Recorded data
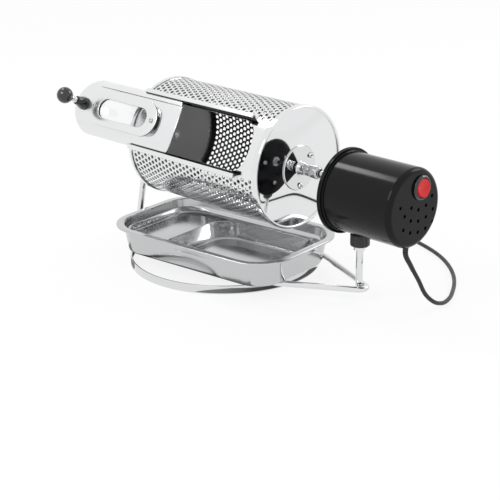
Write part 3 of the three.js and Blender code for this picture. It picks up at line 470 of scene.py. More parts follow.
to_x = Matrix.Rotation(math.radians(90), 4, "Y")


def placed(shape, x, y, z, turn=None):
    """Turns a shape about the origin and then moves it."""
    if turn is not None:
        bmesh.ops.transform(shape, matrix=turn, verts=shape.verts)
    bmesh.ops.translate(shape, vec=(x, y, z), verts=shape.verts)
    return shape


def merged(*shapes):
    """One shape from several, which are used up."""
    whole = bmesh.new()
    for shape in shapes:
        part = bpy.data.meshes.new("part")
        shape.to_mesh(part)
        shape.free()
        whole.from_mesh(part)
        bpy.data.meshes.remove(part)
    return whole


def add_piece(name, shape, material, body, nodes=(), sharp=35, inner=None):
    """Makes the finished piece: smooth faces, sharp corners, its finish, painted shade as its inner finish,
    its body and its nodes.
    """
    for face in shape.faces:
        face.smooth = True
    for edge in shape.edges:
        edge.smooth = len(edge.link_faces) == 2 and edge.calc_face_angle() < math.radians(sharp)
    mesh = bpy.data.meshes.new(name)
    shape.to_mesh(mesh)
    shape.free()
    mesh.materials.append(material)
    if inner is not None:
        mesh.materials.append(inner)
    piece = link_object(name, mesh)
    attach(piece, body)
    if nodes:
        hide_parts(*nodes)
    return piece


# %% [markdown]
# ## The mains lead
# The thin black lead leaves the underside of the motor, drops to the table and runs behind the
# drum. The spare length is wound in a flat coil of two layers, with the plug beside it. The
# lead is one curve: first the points of its free run, then the turns of the coil from a loop.

# %% The lead's run
cord_diameter = 4 * mm
grommet_low, grommet_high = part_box("cord_grommet")
mouth_gap = 0.3 * mm
cord_exit = Vector((
    (grommet_low.x + grommet_high.x) / 2, (grommet_low.y + grommet_high.y) / 2, grommet_low.z - mouth_gap,
))
cord_route = [
    (0, 0, 0), (0, 0, -6), (4, 3, -17), (9, 8.5, -31), (14, 15, -47), (17, 24, -55.5),
    (17, 36, -60), (13, 52, -61.5), (4, 70, -61.9), (-20, 104, -61.9), (-58, 136, -61.9),
    (-110, 158, -61.9), (-170, 170, -61.9), (-230, 172, -61.9), (-262, 172, -61.9),
]
coil_radius = 28 * mm
coil_pitch = 4.7 * mm
coil_rise = 4.6 * mm
coil_turns = 5
coil_steps = 16
coil_lead_in = 5 * mm
coil_tail = 25 * mm
lead_steps = 8
print("lead leaves at", [round(v, 4) for v in cord_exit])


# %% The coil's turns
def smooth_step(value):
    value = min(max(value, 0), 1)
    return value * value * (3 - 2 * value)


def coil_points(center):
    """The lead winds in on the table, climbs half way and winds out again on top."""
    points = []
    for i in range(coil_turns * coil_steps + 1):
        turn = i / coil_steps
        inward = min(turn, coil_turns - turn)
        radius = coil_radius - coil_pitch * inward
        angle = math.pi / 2 + 2 * math.pi * turn
        climb = smooth_step(turn - coil_turns / 2 + 0.5)
        points.append(center + Vector((
            radius * math.cos(angle), radius * math.sin(angle), coil_rise * climb,
        )))
    return points


# %% Helpers for a smooth lead
def with_handles(points):
    """Each point with its two curve handles, a third of the way to its neighbours."""
    handles = []
    for i, here in enumerate(points):
        back = here - points[max(i - 1, 0)]
        ahead = points[min(i + 1, len(points) - 1)] - here
        if i == 0:
            back = ahead
        if i == len(points) - 1:
            ahead = back
        along = (back.normalized() * ahead.length + ahead.normalized() * back.length).normalized()
        handles.append((here - along * back.length / 3, here, here + along * ahead.length / 3))
    return handles


def points_on(handles, steps):
    """Places along the curve that the handles give."""
    run = [handles[0][1]]
    for start, end in zip(handles, handles[1:]):
        run += interpolate_bezier(start[1], start[2], end[0], end[1], steps + 1)[1:]
    return run


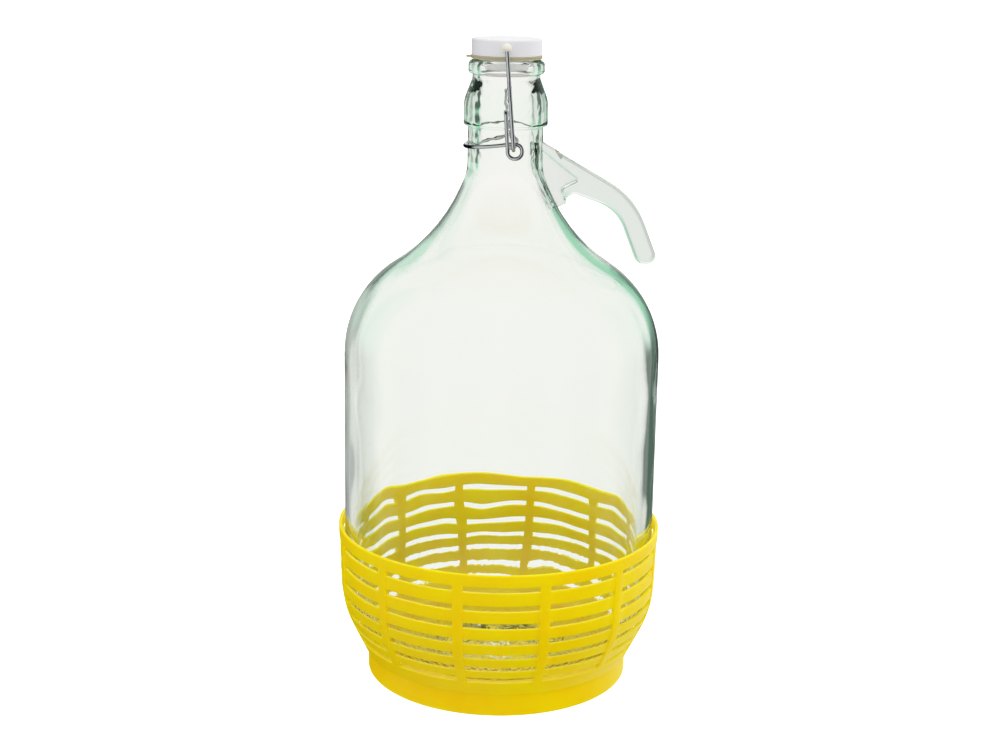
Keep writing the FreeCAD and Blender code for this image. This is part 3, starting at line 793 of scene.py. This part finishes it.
def studio():
    """White for the camera, and a soft light that is brightest above.

    Light that has been in only one wall of the glass comes partly from soft flags, strongest on the right:
    grey-green and dark from below, pale green from above. The gloss of metal and plastic meets a dark side
    and a dark ceiling.
    """
    world = bpy.data.worlds.new("studio")
    bpy.context.scene.world = world
    world.use_nodes = True
    tree = world.node_tree
    tree.nodes.clear()
    toward = add_node(tree, "TexCoord").outputs["Generated"]
    x, y, z = add_node(tree, "SeparateXYZ", {0: toward}).outputs
    bearing = add_node(tree, "Math", {0: x, 1: y}, operation="ARCTAN2").outputs[0]
    path = add_node(tree, "LightPath").outputs

    lean = add_node(tree, "VectorMath", {0: toward, 1: (0.1, 0.1, 0.4)}, operation="DOT_PRODUCT")
    soft = add_node(tree, "Math", {0: lean.outputs["Value"], 1: 0.94}, operation="ADD")

    turned_by = add_node(tree, "MapRange", {
        "Value": bearing, "From Min": -math.pi, "From Max": math.pi, "To Min": 0.0, "To Max": 1.0})
    strength = add_node(tree, "ValToRGB", {"Fac": turned_by.outputs[0]})
    strength.color_ramp.interpolation = "CONSTANT"
    stretches = strength.color_ramp.elements
    stretches.remove(stretches[1])
    for begins, level in FLAGS:
        stretch = stretches[0] if begins == -180 else stretches.new((begins + 180) / 360)
        stretch.color = (level, level, level, 1)
    swing = add_node(tree, "Math", {0: bearing, 1: FLAGS_PER_TURN, 2: -FLAG_SHIFT}, operation="MULTIPLY_ADD")
    wave = add_node(tree, "Math", {0: swing.outputs[0]}, operation="COSINE")
    flag = add_node(tree, "MapRange", {
        "Value": wave.outputs[0], "From Min": 0.6, "From Max": -0.2}, interpolation_type="SMOOTHSTEP")
    steepness = add_node(tree, "Math", {0: z}, operation="ABSOLUTE")
    near_level = add_node(tree, "MapRange", {
        "Value": steepness.outputs[0], "From Min": 0.95, "From Max": 0.6}, interpolation_type="SMOOTHSTEP")
    shaped = add_node(tree, "Math", {0: flag.outputs[0], 1: near_level.outputs[0]}, operation="MULTIPLY")
    after_mirror = add_node(tree, "Math", {0: path["Glossy Depth"], 1: 0.5}, operation="GREATER_THAN")
    mirrored = add_node(tree, "Math", {0: after_mirror.outputs[0], 1: 0.2}, operation="MULTIPLY")
    side = add_node(tree, "Math", {
        0: shaped.outputs[0], 1: strength.outputs[0], 2: mirrored.outputs[0]}, operation="MULTIPLY_ADD")
    in_wall = add_node(tree, "Math", {0: path["Transmission Depth"], 1: 2.5}, operation="LESS_THAN")
    felt_share = add_node(tree, "Math", {0: side.outputs[0], 1: in_wall.outputs[0]}, operation="MULTIPLY")
    above = add_node(tree, "MapRange", {
        "Value": z, "From Min": -0.2, "From Max": 0.05}, interpolation_type="SMOOTHSTEP")
    felt = add_node(tree, "Mix", {
        "Factor": above.outputs[0], "A": colour("4A6255"), "B": colour("A4DABE")}, data_type="RGBA")
    beyond = add_node(tree, "Mix", {
        "Factor": felt_share.outputs[0], "A": colour("FDF6F6"), "B": felt.outputs["Result"]}, data_type="RGBA")

    double = add_node(tree, "Math", {0: bearing, 1: 2.0}, operation="MULTIPLY")
    side_wave = add_node(tree, "Math", {0: double.outputs[0]}, operation="SINE")
    dark_side = add_node(tree, "MapRange", {
        "Value": side_wave.outputs[0], "From Min": -0.05, "From Max": -0.6}, interpolation_type="SMOOTHSTEP")
    overhead = add_node(tree, "MapRange", {
        "Value": z, "From Min": 0.3, "From Max": 0.8}, interpolation_type="SMOOTHSTEP")
    dark = add_node(tree, "Math", {0: dark_side.outputs[0], 1: overhead.outputs[0]}, operation="MAXIMUM")
    strips = add_node(tree, "Mix", {
        "Factor": dark.outputs[0], "A": colour("FAFAFA"), "B": colour("0C1014")}, data_type="RGBA")

    in_glass = add_node(tree, "Math", {
        0: path["Is Transmission Ray"], 1: path["Is Singular Ray"]}, operation="MAXIMUM")
    seen = soft.outputs[0]
    for ray, surround in ((path["Is Glossy Ray"], strips.outputs["Result"]),
                          (in_glass.outputs[0], beyond.outputs["Result"]),
                          (path["Is Camera Ray"], colour("FFFFFF"))):
        mixed = add_node(tree, "Mix", {"Factor": ray, "A": seen, "B": surround}, data_type="RGBA")
        seen = mixed.outputs["Result"]
    background = add_node(tree, "Background", {"Color": seen, "Strength": 1.0})
    output = add_node(tree, "OutputWorld")
    tree.links.new(background.outputs[0], output.inputs[0])


def camera():
    """The photograph's view: a long lens, a little above the basket's rim, looking along +Y."""
    lens = bpy.data.cameras.new("camera")
    lens.lens = CAMERA_LENS
    lens.sensor_width = 36.0
    stand = bpy.data.objects.new("camera", lens)
    bpy.context.scene.collection.objects.link(stand)
    turn = Matrix.Rotation(CAMERA_TILT, 4, "X") @ Matrix.Rotation(CAMERA_ROLL, 4, "Z")
    stand.matrix_world = Matrix.Translation(CAMERA_PLACE) @ turn
    bpy.context.scene.camera = stand


camera()
studio()
table()
bpy.context.scene.view_settings.view_transform = "Standard"
bpy.context.scene.cycles.blur_glossy = 0.0

wire = zinc_plated_wire()
stands_for(glass_jug(), "glass_jug", "jug", green_soda_lime_glass())
stands_for(basket(), "basket", "jug", yellow_polyethylene())
stands_for(stopper(), "stopper", "cap", white_polypropylene())
stands_for(gasket(), "gasket", "cap", beige_rubber())
stands_for(bail_wire(), "bail_wire", "bail", wire)
stands_for(lever_wire(), "lever_wire", "lever", wire)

* [Set problem]
From the first line of the records above to the line that contains "return shape", quote each line exactly.

* [Written solution]
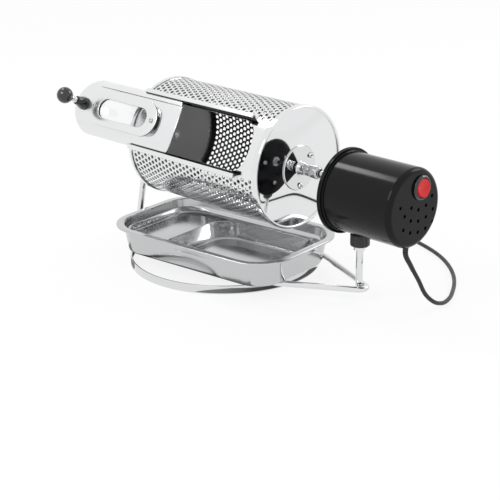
Write part 3 of the three.js and Blender code for this picture. It picks up at line 470 of scene.py. More parts follow.
to_x = Matrix.Rotation(math.radians(90), 4, "Y")


def placed(shape, x, y, z, turn=None):
    """Turns a shape about the origin and then moves it."""
    if turn is not None:
        bmesh.ops.transform(shape, matrix=turn, verts=shape.verts)
    bmesh.ops.translate(shape, vec=(x, y, z), verts=shape.verts)
    return shape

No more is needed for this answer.